The benchmark KOSPI fell 63.14 points (-1.0%) to 6,244.13. Even with Friday’s pullback, the index still posted a weekly gain of +7.5% suggesting this move was more of a “cool-down” than a full trend reversal.

Key figures from the session:

  • Trading activity: Heavy turnover at 1.14 billion shares, with 52.94 trillion won traded in value. Decliners outnumbered gainers 625 to 264.

  • Flows: Foreign investors were net sellers (6.83 trillion won), while retail investors were net buyers (6.08 trillion won) and institutions also bought net (491.99 billion won).

  • Currency: The won was quoted at 1,439.70 per U.S. dollar, down 13.9 won from the prior session.

  • Bonds: Bond prices rose (yields fell). The 3-year yield slipped to 3.041% (-2.1 bps), and the 5-year yield eased to 3.278% (-3.6 bps).

Why did the market pull back right after hitting records?

A crucial detail is timing: the day before, KOSPI had surged 3.67% to close at an all-time high of 6,307.27. When an index rises that quickly, a profit-taking session immediately afterward is often a natural “release valve,” especially in the names that have led the rally.

There was also an external backdrop:

  • Overnight softness in U.S. tech: The Nasdaq fell as investors took profits, even though Nvidia reported strong earnings. In other words, “good news” wasn’t enough to keep momentum going when expectations were already stretched.

Put simply: KOSPI didn’t drop because a new shock hit the tape. It dropped because the market had climbed too far, too fast and global tech sentiment wasn’t providing fresh support.

Which sectors dragged and which stocks stood out?

Technology led the declines:

  • Samsung Electronics fell 0.69%

  • SK hynix declined 3.46%

Some cyclicals and transport-linked names were also weak:

  • HD Hyundai down 1.02%

  • HMM down 4.26%

But the market wasn’t uniformly risk-off. There were notable winners:

  • Hyundai Motor jumped 10.67% to an all-time high

  • Hanwha Aerospace edged up 0.08%

  • POSCO Holdings gained 1.35%

  • Hyundai Steel surged 19.85%

This pattern matters: it suggests capital wasn’t simply leaving equities it was rotating.
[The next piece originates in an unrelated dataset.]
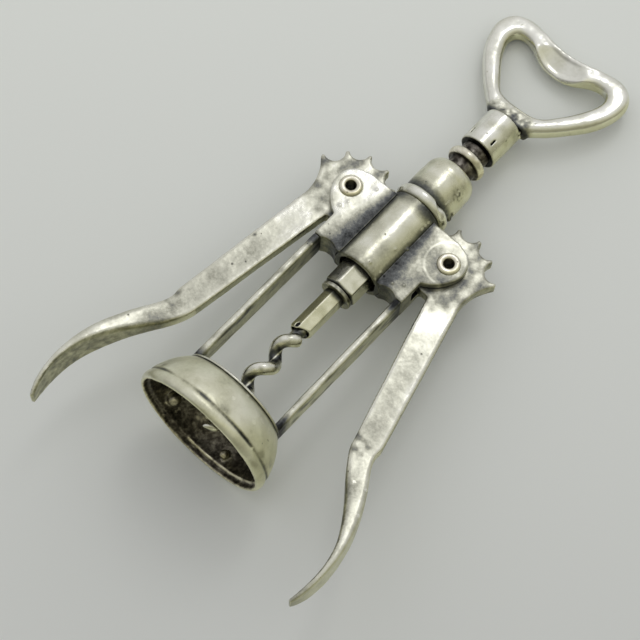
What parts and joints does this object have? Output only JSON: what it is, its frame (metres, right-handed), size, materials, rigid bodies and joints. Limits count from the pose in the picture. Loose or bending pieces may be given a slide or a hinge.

Investors reduced exposure to the hottest winners (especially semiconductors/tech) and reallocated toward names with their own distinct catalysts.

The bigger picture: why did KOSPI enter the “6,000 era” so quickly?

Zooming out, Friday’s dip occurred within a powerful uptrend that has defined the start of the year:

  • KOSPI cleared 4,500 for the first time on Jan. 6

  • Crossed 5,000 on Jan. 27

  • Broke above 6,000 on Wednesday, less than a month later

In this context, a one-day -1% move looks less like a breakdown and more like the first meaningful “breath” after an unusually steep climb.

How should investors interpret this session?

After a record-setting rally, a pullback like this often means one of two things:

  • Healthy consolidation if selling remains orderly and the market digests gains before attempting another leg higher.

  • A short-term warning if foreign selling accelerates and the won continues to weaken because sustained currency pressure can tighten financial conditions and weigh on broader risk sentiment.